In questo contesto, qualche settimana fa ho condotto io stesso un piccolo esperimento non scientifico con una di queste potenti applicazione di AI, con l’obiettivo di valutare la qualità delle risposte generate da essa. Ho posto le domande in modo molto dettagliato e strutturato, chiedendole di scrivere due brevi articoli (500-600 parole circa ciascuno) su argomenti legati alla sociologia (la mia area di formazione) e di fornire anche i riferimenti bibliografici.
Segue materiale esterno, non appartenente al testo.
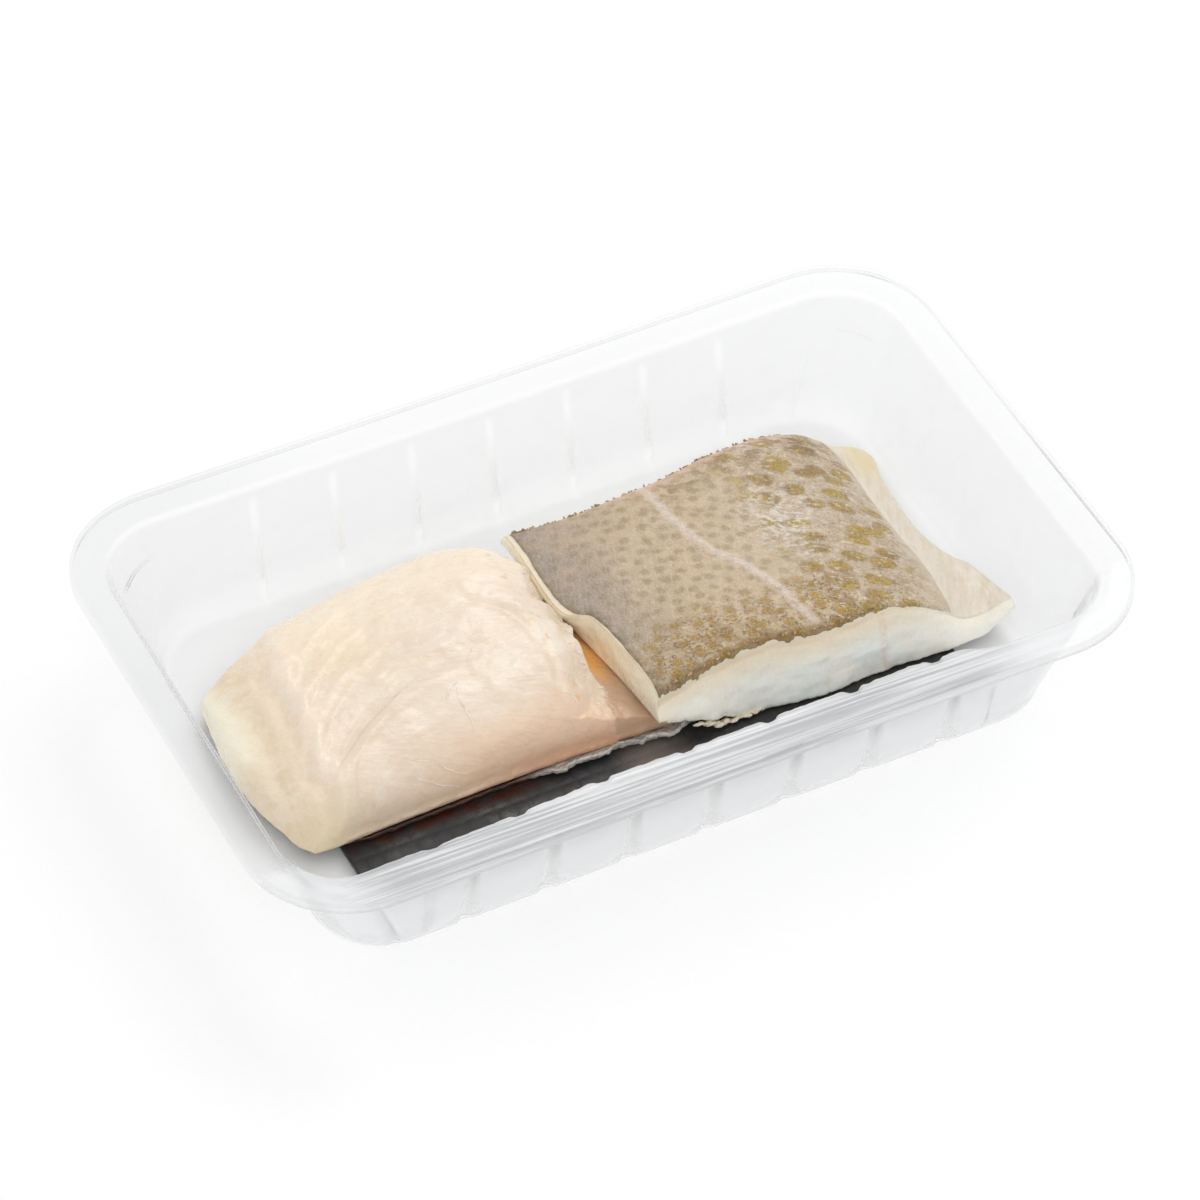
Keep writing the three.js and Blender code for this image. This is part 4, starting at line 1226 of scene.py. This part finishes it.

Naturalmente, entrambi i testi sono stati scritti a una velocità impressionante di pochi secondi, e questo davvero stupisce. A un primo sguardo veloce, gli articoli sembravano anche vagamente interessanti. Tuttavia, un esame più attento e accurato ha rivelato la ripetizione di argomenti, scritti in modi diversi, il che ha compromesso il flusso delle idee. Anche le conclusioni non erano sufficientemente solide.
In generale, ne ho ricavato l’impressione che l’applicazione di AI eseguisse una potente operazione di copia-incolla partendo da fonti diverse, ma senza un’analisi critica capace di tessere una catena logica di idee. Infine, diverse voci elencate nei riferimenti bibliografici erano imprecise. In altre parole, quando le ho cercate nei database accademici, molte di esse semplicemente non esistevano.
Un’altra situazione particolare che si è creata con l’emergere di queste tecnologie è che alcune pubblicazioni scientifiche ora richiedono agli autori degli articoli di dichiarare se il loro lavoro presentato sia stato fatto con o senza l’aiuto di strumenti di intelligenza artificiale. Non è ancora molto chiaro in che misura una eventuale dichiarazione positiva sull’uso dell’AI possa influenzare l’accettazione oppure il rifiuto dell’articolo da parte dei revisori. Resta il fatto che si tratta di un cambiamento significativo nel comportamento e nell’approccio al trattamento degli articoli scientifici.
A proposito: questo articolo è stato sviluppato senza l’aiuto di applicazioni dell’AI!
Ancora in questa stessa linea di pensiero, recentemente oltre 1.500 aziende hanno adottato un protocollo per l’identificazione di foto e video generati con l’aiuto dell’AI per evitare la proliferazione di contenuti fake e ingannevoli per le persone.
Insomma, l’assenza di senso critico riguardo ai risultati ottenuti per l’AI può condurre le persone a una perdita della capacità di svolgere il ruolo di agente attivo nel processo di costruzione della conoscenza e trasferisce questo potere alla tecnologia, diventandone così “ostaggio”.
Come si dice spesso in economia, non esiste pranzo gratis e, se viene offerto “senza costo”, allora attenzione: forse il prodotto sei tu.
Inoltre, il fatto che l’AI sia costituita da potenti algoritmi in grado di elaborare, incrociare e combinare un’enorme quantità di dati e informazioni molto più velocemente degli esseri umani per trovare la risposta a una domanda non significa che essa sia infallibile.
Anche perché non si può perdere di vista il fatto che l’AI non crea di per sé conoscenza. Anzi, lavora sulla conoscenza già accumulata dagli esseri umani. Dunque, quello che fa, e lo fa molto bene è vero, è soprattutto gestire questa gigantesca base di informazioni per arrivare a una risposta. Tuttavia, tocca a te, in quanto utente, valutare il grado di accuratezza della combinazione.
Per identificare rischi e difetti è necessario essere in grado di analizzarli in modo critico, come già detto. Altrimenti è come il marinaio di cui parla il filosofo greco Seneca, che disse: «Non c’è vento favorevole per il marinaio che non sa dove andare».